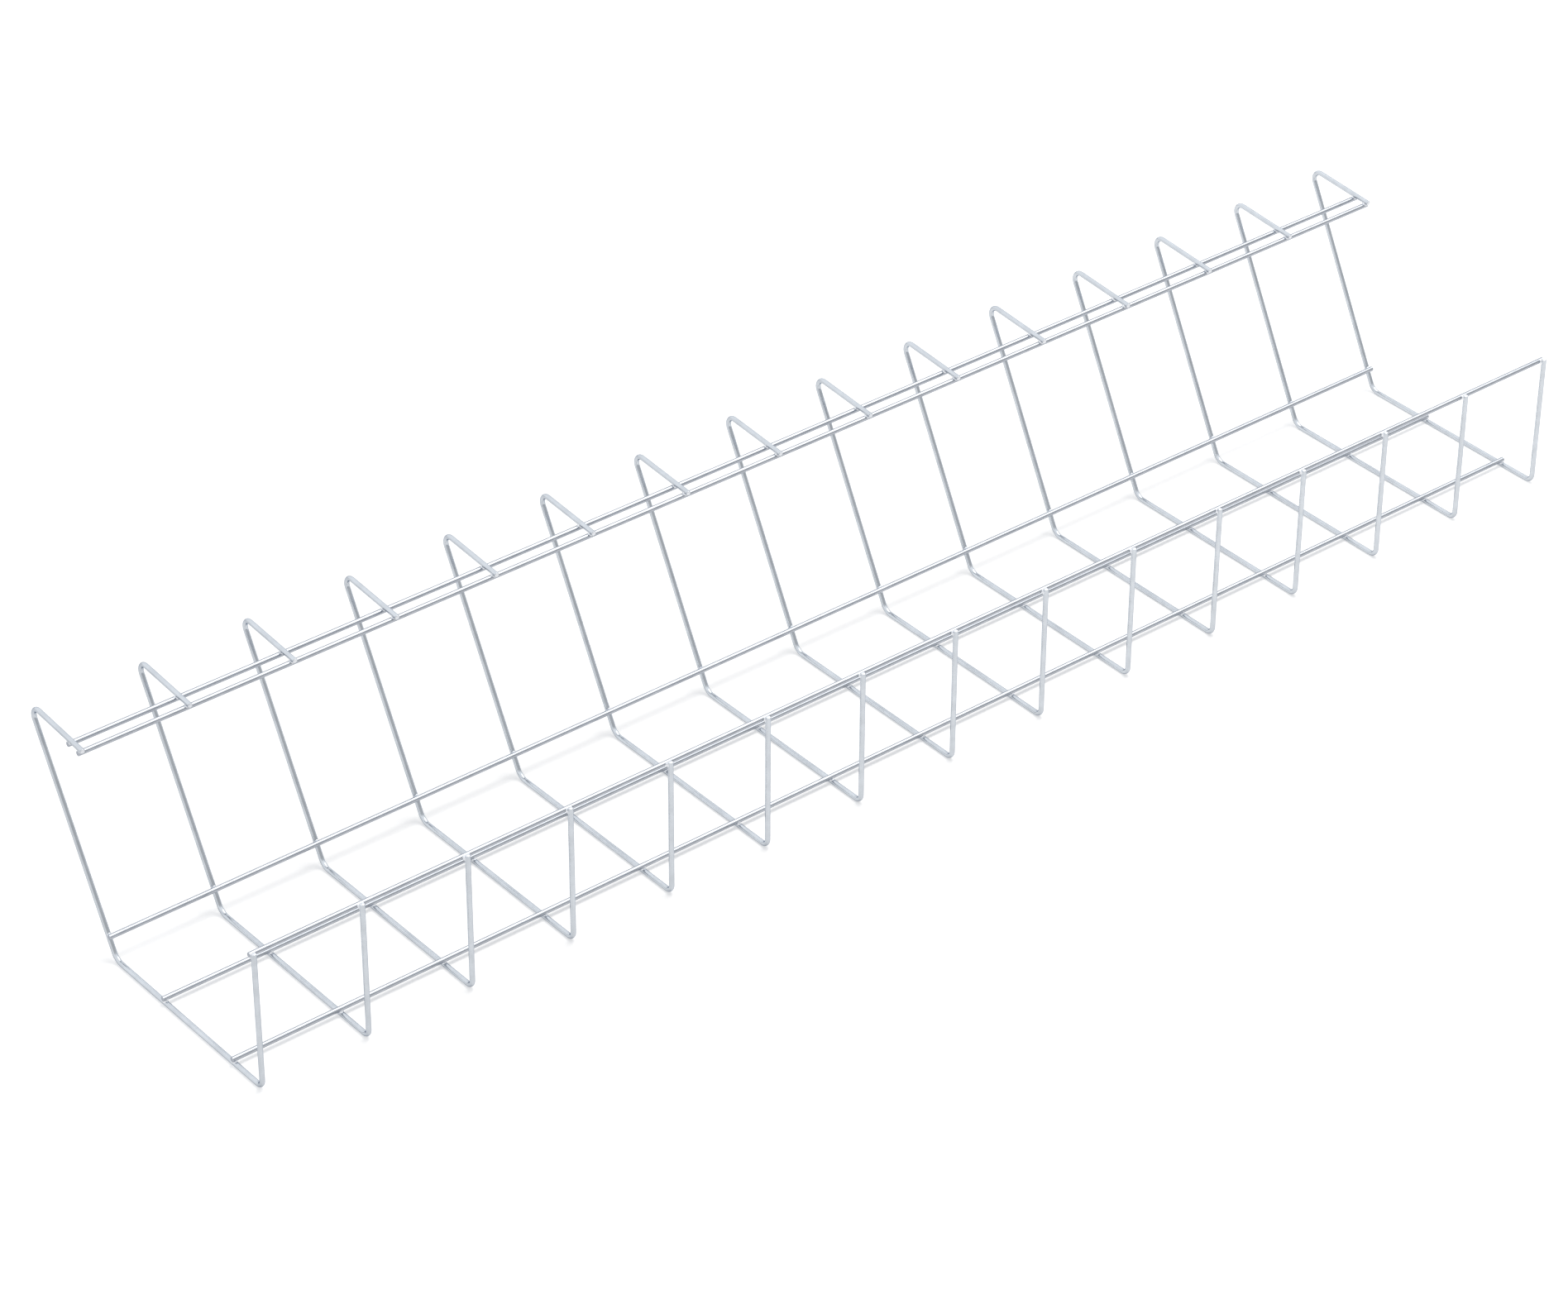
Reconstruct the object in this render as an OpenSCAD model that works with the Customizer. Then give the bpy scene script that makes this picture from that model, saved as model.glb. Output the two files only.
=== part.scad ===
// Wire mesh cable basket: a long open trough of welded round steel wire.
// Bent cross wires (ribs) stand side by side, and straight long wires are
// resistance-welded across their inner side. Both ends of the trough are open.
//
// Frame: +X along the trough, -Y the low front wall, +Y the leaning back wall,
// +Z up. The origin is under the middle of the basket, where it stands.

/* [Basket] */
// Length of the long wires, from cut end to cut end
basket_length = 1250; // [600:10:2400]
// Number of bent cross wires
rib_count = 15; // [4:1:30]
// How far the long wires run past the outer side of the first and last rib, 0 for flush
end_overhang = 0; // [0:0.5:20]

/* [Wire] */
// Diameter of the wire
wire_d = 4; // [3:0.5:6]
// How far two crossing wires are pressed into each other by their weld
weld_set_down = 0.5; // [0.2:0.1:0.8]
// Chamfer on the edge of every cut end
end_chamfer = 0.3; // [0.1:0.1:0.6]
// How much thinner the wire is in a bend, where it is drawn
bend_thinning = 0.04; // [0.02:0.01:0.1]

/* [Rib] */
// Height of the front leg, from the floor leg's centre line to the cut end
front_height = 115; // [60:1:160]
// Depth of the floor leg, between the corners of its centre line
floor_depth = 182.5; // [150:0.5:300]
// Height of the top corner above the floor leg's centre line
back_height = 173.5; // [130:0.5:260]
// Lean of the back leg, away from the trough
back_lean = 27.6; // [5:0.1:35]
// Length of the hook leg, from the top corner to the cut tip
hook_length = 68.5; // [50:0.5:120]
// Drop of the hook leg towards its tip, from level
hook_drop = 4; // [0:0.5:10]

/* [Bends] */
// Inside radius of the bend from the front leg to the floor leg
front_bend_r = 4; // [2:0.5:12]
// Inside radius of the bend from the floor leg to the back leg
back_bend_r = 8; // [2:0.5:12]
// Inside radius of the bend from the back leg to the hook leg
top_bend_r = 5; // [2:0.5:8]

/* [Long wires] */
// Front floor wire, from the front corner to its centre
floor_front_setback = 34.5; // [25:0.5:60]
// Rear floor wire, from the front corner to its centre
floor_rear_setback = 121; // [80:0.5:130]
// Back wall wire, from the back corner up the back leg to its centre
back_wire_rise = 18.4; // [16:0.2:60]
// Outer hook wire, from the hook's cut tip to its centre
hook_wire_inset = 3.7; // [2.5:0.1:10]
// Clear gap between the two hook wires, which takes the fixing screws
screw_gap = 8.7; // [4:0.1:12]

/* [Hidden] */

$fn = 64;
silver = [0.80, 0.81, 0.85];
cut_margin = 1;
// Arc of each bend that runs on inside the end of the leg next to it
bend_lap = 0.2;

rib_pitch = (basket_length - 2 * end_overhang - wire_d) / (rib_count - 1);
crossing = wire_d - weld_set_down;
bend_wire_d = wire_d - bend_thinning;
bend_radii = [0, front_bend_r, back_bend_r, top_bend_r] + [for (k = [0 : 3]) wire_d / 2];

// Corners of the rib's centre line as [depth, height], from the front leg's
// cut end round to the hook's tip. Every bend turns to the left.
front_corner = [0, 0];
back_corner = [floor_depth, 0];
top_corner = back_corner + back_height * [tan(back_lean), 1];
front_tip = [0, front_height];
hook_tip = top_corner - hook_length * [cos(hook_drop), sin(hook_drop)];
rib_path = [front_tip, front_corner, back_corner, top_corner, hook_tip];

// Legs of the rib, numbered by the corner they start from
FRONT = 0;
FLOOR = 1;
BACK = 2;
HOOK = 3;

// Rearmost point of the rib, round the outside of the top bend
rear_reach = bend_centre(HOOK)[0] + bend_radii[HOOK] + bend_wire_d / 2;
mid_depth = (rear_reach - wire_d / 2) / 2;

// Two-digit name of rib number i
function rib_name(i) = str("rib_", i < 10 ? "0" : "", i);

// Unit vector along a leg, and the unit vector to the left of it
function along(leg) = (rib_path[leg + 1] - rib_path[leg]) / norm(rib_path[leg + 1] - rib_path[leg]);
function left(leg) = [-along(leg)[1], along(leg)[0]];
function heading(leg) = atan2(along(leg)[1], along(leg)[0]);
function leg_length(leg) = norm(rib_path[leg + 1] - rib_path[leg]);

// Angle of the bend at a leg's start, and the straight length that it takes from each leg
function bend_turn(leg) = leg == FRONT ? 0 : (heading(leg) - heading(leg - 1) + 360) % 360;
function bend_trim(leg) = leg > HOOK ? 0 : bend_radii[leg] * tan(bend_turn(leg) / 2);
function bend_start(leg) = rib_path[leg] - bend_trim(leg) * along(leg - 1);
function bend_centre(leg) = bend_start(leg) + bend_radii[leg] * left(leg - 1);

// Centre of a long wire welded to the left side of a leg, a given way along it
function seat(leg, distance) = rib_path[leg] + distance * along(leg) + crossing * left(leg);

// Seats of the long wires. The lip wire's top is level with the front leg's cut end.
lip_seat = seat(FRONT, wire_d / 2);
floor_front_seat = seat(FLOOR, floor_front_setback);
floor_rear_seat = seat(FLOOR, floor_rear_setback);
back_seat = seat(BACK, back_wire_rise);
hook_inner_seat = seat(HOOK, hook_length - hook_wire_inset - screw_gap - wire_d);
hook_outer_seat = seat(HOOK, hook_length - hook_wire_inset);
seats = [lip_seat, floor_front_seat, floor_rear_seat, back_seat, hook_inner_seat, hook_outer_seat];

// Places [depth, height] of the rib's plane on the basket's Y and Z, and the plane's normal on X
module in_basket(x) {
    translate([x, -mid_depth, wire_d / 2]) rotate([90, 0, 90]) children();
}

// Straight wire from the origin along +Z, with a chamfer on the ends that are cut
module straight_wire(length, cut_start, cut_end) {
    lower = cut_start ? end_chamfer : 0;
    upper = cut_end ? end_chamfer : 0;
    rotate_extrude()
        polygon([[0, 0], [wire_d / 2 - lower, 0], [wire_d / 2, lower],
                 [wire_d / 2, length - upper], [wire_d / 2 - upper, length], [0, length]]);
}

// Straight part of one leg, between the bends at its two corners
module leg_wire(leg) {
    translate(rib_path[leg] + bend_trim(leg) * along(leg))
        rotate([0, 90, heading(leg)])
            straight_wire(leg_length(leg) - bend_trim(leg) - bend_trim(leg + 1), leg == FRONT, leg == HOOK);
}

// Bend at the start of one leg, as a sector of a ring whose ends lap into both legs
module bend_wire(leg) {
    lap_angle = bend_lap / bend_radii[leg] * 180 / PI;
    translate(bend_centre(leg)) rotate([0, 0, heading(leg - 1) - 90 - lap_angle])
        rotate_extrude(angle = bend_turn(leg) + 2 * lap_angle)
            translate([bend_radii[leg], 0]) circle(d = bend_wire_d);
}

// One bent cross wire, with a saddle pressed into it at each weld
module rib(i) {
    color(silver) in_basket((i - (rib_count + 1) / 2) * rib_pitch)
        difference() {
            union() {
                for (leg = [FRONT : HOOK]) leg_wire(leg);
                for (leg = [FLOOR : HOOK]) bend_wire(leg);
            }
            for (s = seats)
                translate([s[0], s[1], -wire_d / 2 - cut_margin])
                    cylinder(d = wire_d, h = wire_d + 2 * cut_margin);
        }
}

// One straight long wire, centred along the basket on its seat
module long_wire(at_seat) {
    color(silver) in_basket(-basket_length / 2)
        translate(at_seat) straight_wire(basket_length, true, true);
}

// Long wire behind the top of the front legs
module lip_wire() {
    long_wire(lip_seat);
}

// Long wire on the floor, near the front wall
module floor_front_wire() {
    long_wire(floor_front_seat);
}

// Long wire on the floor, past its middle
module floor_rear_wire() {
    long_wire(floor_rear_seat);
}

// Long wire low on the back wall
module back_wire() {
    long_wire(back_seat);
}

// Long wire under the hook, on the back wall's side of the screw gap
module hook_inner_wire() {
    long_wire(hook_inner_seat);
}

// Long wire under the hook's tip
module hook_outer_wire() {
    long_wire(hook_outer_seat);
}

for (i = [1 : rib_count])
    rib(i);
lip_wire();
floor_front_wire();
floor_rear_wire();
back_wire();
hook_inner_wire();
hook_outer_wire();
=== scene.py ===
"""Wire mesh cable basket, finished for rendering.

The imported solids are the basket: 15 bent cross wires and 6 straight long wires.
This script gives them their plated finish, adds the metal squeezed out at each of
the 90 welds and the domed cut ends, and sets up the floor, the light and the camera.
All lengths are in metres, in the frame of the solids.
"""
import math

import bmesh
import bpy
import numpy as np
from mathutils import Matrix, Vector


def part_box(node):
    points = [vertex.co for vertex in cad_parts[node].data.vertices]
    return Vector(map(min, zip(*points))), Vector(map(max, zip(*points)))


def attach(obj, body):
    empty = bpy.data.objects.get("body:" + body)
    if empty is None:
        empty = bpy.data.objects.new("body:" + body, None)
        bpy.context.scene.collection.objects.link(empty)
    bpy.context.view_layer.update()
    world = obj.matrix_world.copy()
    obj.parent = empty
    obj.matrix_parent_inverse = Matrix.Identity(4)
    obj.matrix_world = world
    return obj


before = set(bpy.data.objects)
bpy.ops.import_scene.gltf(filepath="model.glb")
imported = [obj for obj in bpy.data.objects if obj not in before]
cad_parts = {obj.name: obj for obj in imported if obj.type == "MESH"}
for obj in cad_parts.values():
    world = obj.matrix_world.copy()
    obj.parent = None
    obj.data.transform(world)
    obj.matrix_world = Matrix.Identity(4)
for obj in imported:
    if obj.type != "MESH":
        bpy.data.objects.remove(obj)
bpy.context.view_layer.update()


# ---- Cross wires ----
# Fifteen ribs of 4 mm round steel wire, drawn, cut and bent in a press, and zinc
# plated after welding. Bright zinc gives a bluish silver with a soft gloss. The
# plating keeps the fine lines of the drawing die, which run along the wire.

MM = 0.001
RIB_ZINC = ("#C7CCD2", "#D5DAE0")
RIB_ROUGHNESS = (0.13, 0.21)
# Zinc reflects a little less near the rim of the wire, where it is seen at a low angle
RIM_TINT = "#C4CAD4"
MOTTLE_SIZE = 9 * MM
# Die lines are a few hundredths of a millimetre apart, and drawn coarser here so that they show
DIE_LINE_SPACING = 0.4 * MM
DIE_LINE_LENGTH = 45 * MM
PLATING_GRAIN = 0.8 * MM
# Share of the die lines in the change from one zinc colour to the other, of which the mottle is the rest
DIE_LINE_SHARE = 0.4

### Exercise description
Your task is to repeat the lines from the one containing "the front wall" to the one containing "obj.matrix_world = Matrix.Identity(4)", both lines included. Leave out every other line.

### Full answer
// Long wire on the floor, near the front wall
module floor_front_wire() {
    long_wire(floor_front_seat);
}

// Long wire on the floor, past its middle
module floor_rear_wire() {
    long_wire(floor_rear_seat);
}

// Long wire low on the back wall
module back_wire() {
    long_wire(back_seat);
}

// Long wire under the hook, on the back wall's side of the screw gap
module hook_inner_wire() {
    long_wire(hook_inner_seat);
}

// Long wire under the hook's tip
module hook_outer_wire() {
    long_wire(hook_outer_seat);
}

for (i = [1 : rib_count])
    rib(i);
lip_wire();
floor_front_wire();
floor_rear_wire();
back_wire();
hook_inner_wire();
hook_outer_wire();
=== scene.py ===
"""Wire mesh cable basket, finished for rendering.

The imported solids are the basket: 15 bent cross wires and 6 straight long wires.
This script gives them their plated finish, adds the metal squeezed out at each of
the 90 welds and the domed cut ends, and sets up the floor, the light and the camera.
All lengths are in metres, in the frame of the solids.
"""
import math

import bmesh
import bpy
import numpy as np
from mathutils import Matrix, Vector


def part_box(node):
    points = [vertex.co for vertex in cad_parts[node].data.vertices]
    return Vector(map(min, zip(*points))), Vector(map(max, zip(*points)))


def attach(obj, body):
    empty = bpy.data.objects.get("body:" + body)
    if empty is None:
        empty = bpy.data.objects.new("body:" + body, None)
        bpy.context.scene.collection.objects.link(empty)
    bpy.context.view_layer.update()
    world = obj.matrix_world.copy()
    obj.parent = empty
    obj.matrix_parent_inverse = Matrix.Identity(4)
    obj.matrix_world = world
    return obj


before = set(bpy.data.objects)
bpy.ops.import_scene.gltf(filepath="model.glb")
imported = [obj for obj in bpy.data.objects if obj not in before]
cad_parts = {obj.name: obj for obj in imported if obj.type == "MESH"}
for obj in cad_parts.values():
    world = obj.matrix_world.copy()
    obj.parent = None
    obj.data.transform(world)
    obj.matrix_world = Matrix.Identity(4)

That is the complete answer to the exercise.